New regulations would allow the city to stop the demolition of buildings on the National Register of Historic Places and some structures in historic districts listed on the national register. Also proposed are incentives to help property owners find ways to preserve these historically significant buildings.
Developers via for the change to redevelop the Custom House in Old Town Portland.
Developer Art DeMuro looks out of place inside the bowels of the old Portland Telegram building on the edge of downtown. Dressed in a crisp, maroon shirt, tan slacks and polished shoes, DeMuro effortlessly climbs a jury-rigged staircase that rises to the top floor of the four-story building on a quarter block at 1101 SW Washington St.
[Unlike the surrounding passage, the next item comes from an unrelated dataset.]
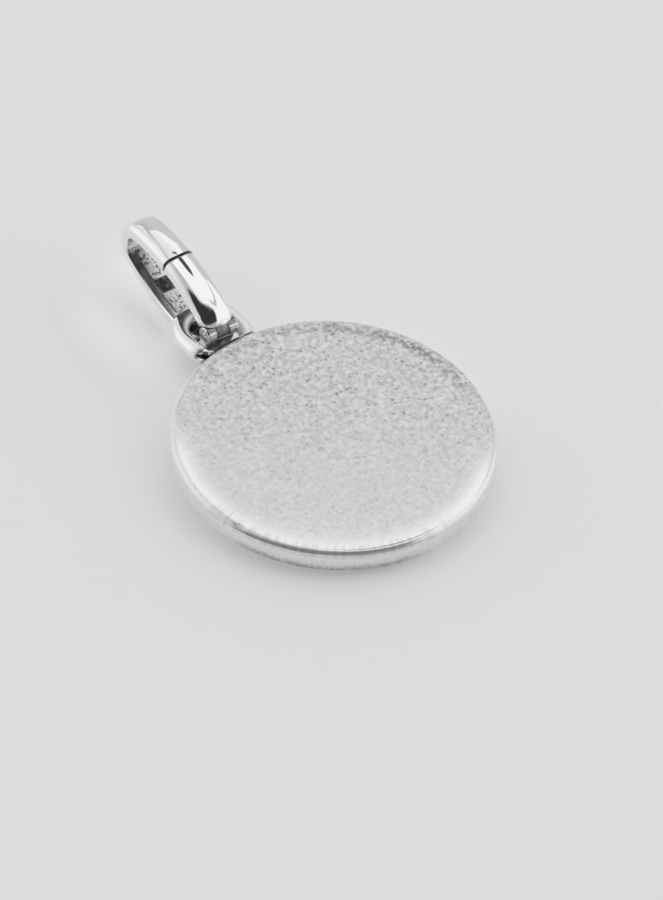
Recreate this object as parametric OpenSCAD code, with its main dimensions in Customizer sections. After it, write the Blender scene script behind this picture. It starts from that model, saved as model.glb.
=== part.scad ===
// Medal pendant, as it lies on a table: a thick plain medal with a soldered loop,
// and a long oval bail that stands on edge through the loop. The bail opens at a hinged gate.
// Millimetres, +Z up, the floor at z = 0. +Y points from the medal to the bail.
// The medal leans on its front rim, with its loop resting on the bail's lower rail.

/* [Medal] */
// Diameter of the medal
medal_d = 20; // [18:0.5:24]
// Thickness of the medal
medal_t = 1.65; // [1.5:0.05:2.2]
// Radius of the rolled edge, on both faces
edge_r = 0.4; // [0.2:0.05:0.45]

/* [Loop] */
// Thickness of the loop's round wire
wire_d = 1.1; // [0.9:0.05:1.1]
// Width of the loop, outside
loop_w = 4.8; // [4.8:0.05:5.3]
// How far the loop stands out past the medal's edge
loop_reach = 4.4; // [4.3:0.05:4.7]
// Length of the straight stretch on each side of the loop
loop_straight = 0.8; // [0.75:0.05:1]
// How far the solder between the loop's feet stands out past the medal's edge
solder_out = 0.45; // [0.35:0.05:0.5]

/* [Bail] */
// Distance from the middle of the bail to the centre of each round end
end_out = 3.24; // [3.12:0.12:3.48]
// Width of the bail's band
band_w = 2.2; // [1.8:0.05:2.2]
// Thickness of the bail's band
band_t = 1; // [1:0.05:1.1]
// Radius of the bail's two round ends, outside
end_r = 1.92; // [1.84:0.02:2]
// Radius of the band's domed outer face
crown_r = 3.2; // [2.6:0.1:6]
// Radius of the band's outer edges
shoulder_r = 0.55; // [0.4:0.05:0.55]
// Radius of the band's inner edges
inner_edge_r = 0.16; // [0.1:0.02:0.2]

/* [How it lies] */
// Distance from the medal's axis to the middle of the bail
bail_out = 15.7; // [15.6:0.05:15.8]
// How far the bail stands to the side of the loop's middle
bail_side = 0.3; // [0:0.05:0.3]
// Turn of the bail, seen from above
bail_turn = -4; // [-4.5:0.5:0]
// How far the bail's near end dips as it rocks on its curved lower rail
bail_dip = 12; // [10:0.5:13]
// Gap between the loop and the rail that it rests on
rest_gap = 0.08; // [0.07:0.01:0.2]

/* [Hinge] */
// Place of the gate's free end, from the middle of the bail
split_at = 0.4; // [-0.5:0.1:1]
// Gap at the gate's free end
split_gap = 0.14; // [0.1:0.02:0.2]
// Depth of the bevels that break the edges of that gap
split_bevel = 0.08; // [0.05:0.01:0.15]
// Height of the hinge on the near end, as an angle above its middle
hinge_at = 25; // [15:1:30]
// Diameter of the hinge's barrel
barrel_d = 1.2; // [1.15:0.05:1.3]
// Diameter of the hinge's pin
pin_d = 0.5; // [0.4:0.05:0.6]
// Width of the gate's knuckle, between the two lugs
knuckle_w = 0.8; // [0.6:0.05:1]
// Gap between the moving faces of the hinge
hinge_gap = 0.06; // [0.04:0.01:0.08]

/* [Hidden] */
$fn = 96;

// The pin turns in the gate's bore, and only just clears the lugs that it is riveted in
pin_play = 0.03;
rivet_play = 0.01;
// The pin's ends stand a little proud of the lugs, with a bevel
pin_proud = 0.03;
pin_bevel = 0.06;
barrel_edge_r = 0.1;
// Past everything, for the boxes that cut
past = 20;

medal_r = medal_d / 2;
wire_r = wire_d / 2;
barrel_r = barrel_d / 2;
pin_r = pin_d / 2;

// The bail's outline is a four-centre oval: an arc on each side and one on each end. A side
// arc meets an end arc on the line through their centres. From the bail's middle, the two
// centres are 12 parts along and 35 parts across, so that 37 parts lie between them, and
// all the centres fall on round numbers
side_z = end_out * 35 / 12;
side_r = end_r + end_out * 37 / 12;
bail_half_h = side_r - side_z;

// The band's section: a shoulder circle touches the crown's circle from inside
shoulder_across = band_w / 2 - shoulder_r;
shoulder_angle = asin(shoulder_across / (crown_r - shoulder_r));
shoulder_out = (crown_r - shoulder_r) * cos(shoulder_angle) - crown_r;
crown_half = crown_r * sin(shoulder_angle);

// The bail stands on its lower rail, which is curved about a point far above it
bail_z = side_r - side_z * cos(bail_dip);
rail_centre_y = bail_out - side_z * sin(bail_dip);

// The loop's outer limb lies in the hollow of that rail
limb_y = medal_r + loop_reach - wire_r;
limb_lift = side_r - band_t - wire_r - rest_gap;
limb_z = side_r - sqrt(limb_lift * limb_lift - pow(limb_y - rail_centre_y, 2));

// Lean of the medal: its front rim is on the floor and its loop at the limb's height
lean_long = limb_y + medal_r - edge_r;
lean_short = medal_t / 2 - edge_r;
medal_lean = asin((limb_z - edge_r) / norm([lean_long, lean_short]))
    - atan2(lean_short, lean_long);
medal_z = edge_r + (medal_r - edge_r) * sin(medal_lean) + lean_short * cos(medal_lean);

// The loop's middle line is an oval too, half sunk in the medal's edge
loop_r = (loop_w - wire_d) / 2;
loop_far_y = limb_y - loop_r;
loop_near_y = loop_far_y - loop_straight;

// The solder is a round fillet, a little thinner than the wire, from foot to foot of the loop
solder_share = 0.9;
solder_r = wire_r * solder_share;
solder_y = medal_r + solder_out - solder_r;
solder_half = sqrt(loop_r * loop_r - pow(loop_near_y - solder_y, 2));

// The hinge's axis, on the middle of the band at the near end
hinge_out = end_r - band_t / 2;
hinge_y = -end_out - hinge_out * cos(hinge_at);
hinge_z = hinge_out * sin(hinge_at);

// The origin is under the middle of the whole pendant
front_y = -(medal_r - edge_r) * cos(medal_lean) - lean_short * sin(medal_lean) - edge_r;
back_y = bail_out + (end_out * cos(bail_dip) + end_r) * cos(bail_turn);
middle_y = (front_y + back_y) / 2;

// Places a shape made about the medal's own middle
module place_medal() {
    translate([0, -middle_y, medal_z]) rotate([medal_lean, 0, 0]) children();
}

// Places a shape made about the bail's own middle, with its length along Y
module place_bail() {
    translate([bail_side, bail_out - middle_y, bail_z]) rotate([bail_dip, 0, bail_turn])
        children();
}

// Stands what is turned about Z on edge: Z goes to X, and angles count from Y to Z
module on_edge() {
    rotate([90, 0, 90]) children();
}

// A plain thick disc with rolled edges
module medal_blank() {
    rotate_extrude() union() {
        translate([0, -medal_t / 2]) square([medal_r - edge_r, medal_t]);
        translate([0, edge_r - medal_t / 2]) square([medal_r, medal_t - 2 * edge_r]);
        for (side = [-1, 1])
            translate([medal_r - edge_r, side * lean_short]) circle(edge_r);
    }
}

// An oval of round wire, laid flat
module loop() {
    for (end = [0, 1])
        translate([0, end == 1 ? loop_far_y : loop_near_y, 0])
            rotate([0, 0, end == 1 ? 0 : 180])
                rotate_extrude(angle = 180) translate([loop_r, 0]) circle(wire_r);
    for (side = [-1, 1])
        translate([side * loop_r, loop_near_y, 0])
            rotate([-90, 0, 0]) cylinder(h = loop_straight, r = wire_r);
}

// The solder between the loop's feet
module solder() {
    translate([-solder_half, solder_y, 0]) rotate([0, 90, 0])
        cylinder(h = 2 * solder_half, r = solder_r);
}

// The medal and its soldered loop are one piece of metal
module medal() {
    color("silver") place_medal() union() {
        medal_blank();
        loop();
        solder();
    }
}

// Section of the band with its outer face at out: domed outside, flat inside. Only the
// outer half of a shoulder's circle is used, because the whole one is deeper than the band
module band_section(out) {
    translate([out, 0]) union() {
        intersection() {
            translate([-crown_r, 0]) circle(crown_r);
            translate([-band_t / 2, -crown_half]) square([band_t, 2 * crown_half]);
        }
        for (side = [-1, 1]) {
            translate([shoulder_out, side * shoulder_across]) intersection() {
                circle(shoulder_r);
                translate([0, -shoulder_r]) square(2 * shoulder_r);
            }
            translate([inner_edge_r - band_t, side * (band_w / 2 - inner_edge_r)])
                circle(inner_edge_r);
        }
        translate([inner_edge_r - band_t, -band_w / 2])
            square([band_t + shoulder_out - inner_edge_r, band_w]);
        translate([-band_t, inner_edge_r - band_w / 2])
            square([band_t / 2, band_w - 2 * inner_edge_r]);
    }
}

// The band turned all the way round a centre, less what is outside an outline
module band_arc(centre, out, outline) {
    on_edge() intersection() {
        translate(centre) rotate_extrude() band_section(out);
        linear_extrude(height = 2 * band_w, center = true) polygon(outline);
    }
}

// The whole band, closed. The four outlines share the lines through the arcs' centres
module band() {
    for (end = [-1, 1]) {
        band_arc([end * end_out, 0], end_r, [[end * end_out, 0],
            [2 * end * end_out, side_z], [5 * end * end_out, side_z],
            [5 * end * end_out, -side_z], [2 * end * end_out, -side_z]]);
        band_arc([0, -end * side_z], side_r, [[0, -end * side_z],
            [2 * end_out, end * side_z], [-2 * end_out, end * side_z]]);
    }
}

// What is above the hinge on the near side, up to a place along the upper rail
module gate_zone(up_to) {
    translate([-past / 2, -end_out, 0]) cube([past, end_out + up_to, past]);
    translate([0, -end_out, 0]) rotate([-hinge_at, 0, 0])
        translate([-past / 2, -past, 0]) cube([past, past, past]);
}

// A round bar along the hinge's axis, from one side to another
module hinge_bar(r, from, to) {
    translate([from, hinge_y, hinge_z]) rotate([0, 90, 0]) cylinder(h = to - from, r = r);
}

// A lug of the barrel, rounded on its outer end
module lug() {
    inner = knuckle_w / 2 + hinge_gap;
    flat = band_w / 2 - inner - barrel_edge_r;
    translate([inner, hinge_y, hinge_z]) rotate([0, 90, 0]) rotate_extrude() union() {
        square([barrel_r, flat]);
        square([barrel_r - barrel_edge_r, flat + barrel_edge_r]);
        translate([barrel_r - barrel_edge_r, flat]) circle(barrel_edge_r);
    }
}

// A square bar on its corner, which bevels both edges of the gap where it runs across them
module bevel_bar(long) {
    rotate([45, 0, 0]) cube([long, split_bevel * 2, split_bevel * 2], center = true);
}

// The bevels round the outside of the gap: over the crown, and down both sides
module split_bevels() {
    translate([0, split_at, bail_half_h]) bevel_bar(2 * band_w);
    for (side = [-1, 1])
        translate([side * band_w / 2, split_at, bail_half_h - band_t / 2])
            rotate([0, 90, 0]) bevel_bar(2 * band_t);
}

// The fixed part of the bail: the lower rail, the far end, half of the upper rail, two lugs
module bail_hook() {
    color("gainsboro") place_bail() difference() {
        union() {
            difference() {
                band();
                gate_zone(split_at + split_gap / 2);
                split_bevels();
                hinge_bar(barrel_r + hinge_gap, -knuckle_w / 2 - hinge_gap,
                    knuckle_w / 2 + hinge_gap);
            }
            lug();
            mirror([1, 0, 0]) lug();
        }
        hinge_bar(pin_r + rivet_play, -past, past);
    }
}

// The gate: the near half of the upper rail, down to its knuckle between the lugs
module bail_gate() {
    color("white") place_bail() difference() {
        union() {
            difference() {
                intersection() {
                    band();
                    gate_zone(split_at - split_gap / 2);
                }
                split_bevels();
                for (side = [-1, 1])
                    hinge_bar(barrel_r + hinge_gap, side < 0 ? -past : knuckle_w / 2,
                        side < 0 ? -knuckle_w / 2 : past);
            }
            hinge_bar(barrel_r, -knuckle_w / 2, knuckle_w / 2);
        }
        hinge_bar(pin_r + pin_play, -past, past);
    }
}

// The riveted pin of the hinge
module hinge_pin() {
    half = band_w / 2 + pin_proud;
    color("dimgray") place_bail() union() {
        hinge_bar(pin_r, -half + pin_bevel, half - pin_bevel);
        for (side = [0, 180])
            translate([0, hinge_y, hinge_z]) rotate([0, 90 + side, 0])
                translate([0, 0, half - pin_bevel])
                    cylinder(h = pin_bevel, r1 = pin_r, r2 = pin_r - pin_bevel);
    }
}

medal();
bail_hook();
bail_gate();
hinge_pin();
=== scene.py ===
# %% [markdown]
# # A silver medal on an opening bail
# A thick, plain medal lies on a white table, with its loop resting inside a long oval bail.
# Everything solid here was made as exact metalwork, at its real size, and this lesson never
# moves it. What is left is to choose the view, to put up the light, and to give every surface
# its finish.

# %% The metalwork comes in
import math

import bmesh
import bpy
from mathutils import Euler, Matrix, Vector


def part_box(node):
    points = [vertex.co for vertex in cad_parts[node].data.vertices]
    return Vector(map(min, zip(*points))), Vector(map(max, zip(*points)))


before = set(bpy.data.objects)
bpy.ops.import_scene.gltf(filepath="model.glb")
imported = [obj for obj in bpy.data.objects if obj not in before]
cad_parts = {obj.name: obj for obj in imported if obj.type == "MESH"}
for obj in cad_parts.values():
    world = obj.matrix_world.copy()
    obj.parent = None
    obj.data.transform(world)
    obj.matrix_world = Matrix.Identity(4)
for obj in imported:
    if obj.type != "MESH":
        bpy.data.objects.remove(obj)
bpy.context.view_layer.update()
mm = 0.001

# %% [markdown]
# ## Where the medal lies
# A finish needs to know where its piece is. The medal leans a little, so its frost, its rim
# and its side wall are easiest to describe in the medal's own directions. They could be
# typed in, but the metalwork already holds them: the medal's two flat faces give its
# direction, its middle and its thickness. Each face is round apart from its far side, where
# the loop is soldered on, so its middle lies half its width behind its nearest point.


# %% The flat faces of a piece
def flat_face(node, way, least_tilt=0.5, digits=3):
    """The middle and the normal of the largest flat face that looks up (1) or down (-1)."""
    groups = {}
    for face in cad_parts[node].data.polygons:
        if face.normal.z * way > least_tilt:
            key = tuple(round(part, digits) for part in face.normal)
            groups.setdefault(key, []).append(face)
    faces = max(groups.values(), key=lambda group: sum(face.area for face in group))
    normal = faces[0].normal.copy()
    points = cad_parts[node].data.vertices
    rim = [points[corner].co for face in faces for corner in face.vertices]
    low_x, high_x = min(point.x for point in rim), max(point.x for point in rim)
    nearest = min(rim, key=lambda point: point.y)
    along = way * normal.cross(Vector((1, 0, 0)))
    middle = nearest + along * (high_x - low_x) / 2
    middle.x = (low_x + high_x) / 2
    return middle, normal


front_face, medal_up = flat_face("medal", 1)
back_face, medal_down = flat_face("medal", -1)
print("The two faces look along", [round(part, 3) for part in medal_up],
      "and", [round(part, 3) for part in medal_down])

# %% [markdown]
# The rest follows from the two faces and the medal's box. Its radius is how far the box
# reaches to the side, its thickness is the distance between the faces, and its lean is the
# tilt of the upper one.

# %% The medal's size and lean
medal_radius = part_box("medal")[1].x
medal_thick = (front_face - back_face).dot(medal_up)
medal_middle = (front_face + back_face) / 2
medal_lean = math.atan2(-medal_up.y, medal_up.z)
medal_axes = Euler((medal_lean, 0, 0)).to_matrix()
print("The medal is", round(medal_thick / mm, 2), "mm thick and leans",
      round(math.degrees(medal_lean), 2), "degrees")

# %% [markdown]
# The bail stands on edge through the loop. Its middle is the middle of the box round its two
# halves. How it is turned and how far its near end dips are the two angles it was made with.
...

Workers scurry about putting up beams and other support structures as part of the $9.5 million renovation project. Already, they’re spraying stabilizing concrete on the interior as part of a seismic upgrade.
The historic Telegram Building is about to awaken from a deep lull. With its stately presence at the Southwest corner of 11th Avenue and Washington Street, the building has long attracted the attention of passersby but not many tenants over its lifetime.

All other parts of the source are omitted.